Diabetes and periodontal disease
The periodontal disease is the sixth most common disease in the world. People with diabetes are more likely to experience periodontal disease if they’ve had poor blood sugar levels for a long period of time and poorly controlled high glucose level in the mouth fluids help the growth of bacteria and can cause gum disease. The diabetes mellitus is a complicated metabolic disorder characterized by hypofunction or lack of function of the beta cells of the islets of langerhans in the pancreas, leading to high blood glucose levels and excretion of sugar in the urine. Diabetes is the commonest among metabolic disorders and its incidence is on the increase all over the world. It affects 2 to 10% of the human population. Periodontal disease has been labeled as the “Sixth Complication” of diabetes. However, there is no unanimity about the exact relationship between diabetes mellitus and occurrence of periodontal disease.
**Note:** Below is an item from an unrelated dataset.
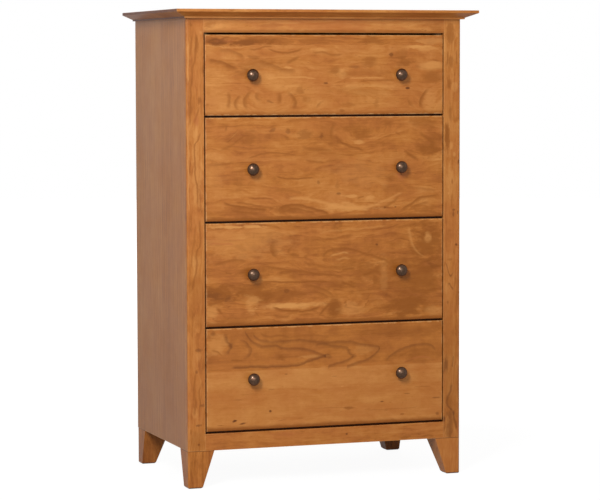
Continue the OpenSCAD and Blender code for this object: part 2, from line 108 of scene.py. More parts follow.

The relationship between diabetes mellitus and periodontal disease is not clear, even though studied intensively. Like other complications of diabetes, gum disease is linked to diabetic control. People with poor blood sugar control get gum disease more often and more severely, and they lose more teeth than do persons with good control. The study was to clinically evaluate the relationship of diabetes mellitus with periodontal disease and the Results indicated that the prevalence of periodontal disease in diabetic patients was 86.8%.And the aims of study to analysis was used to investigate the relationship between prevalence and severity of periodontal disease and various other factors such as glycemic status, and duration of diabetes mellitus.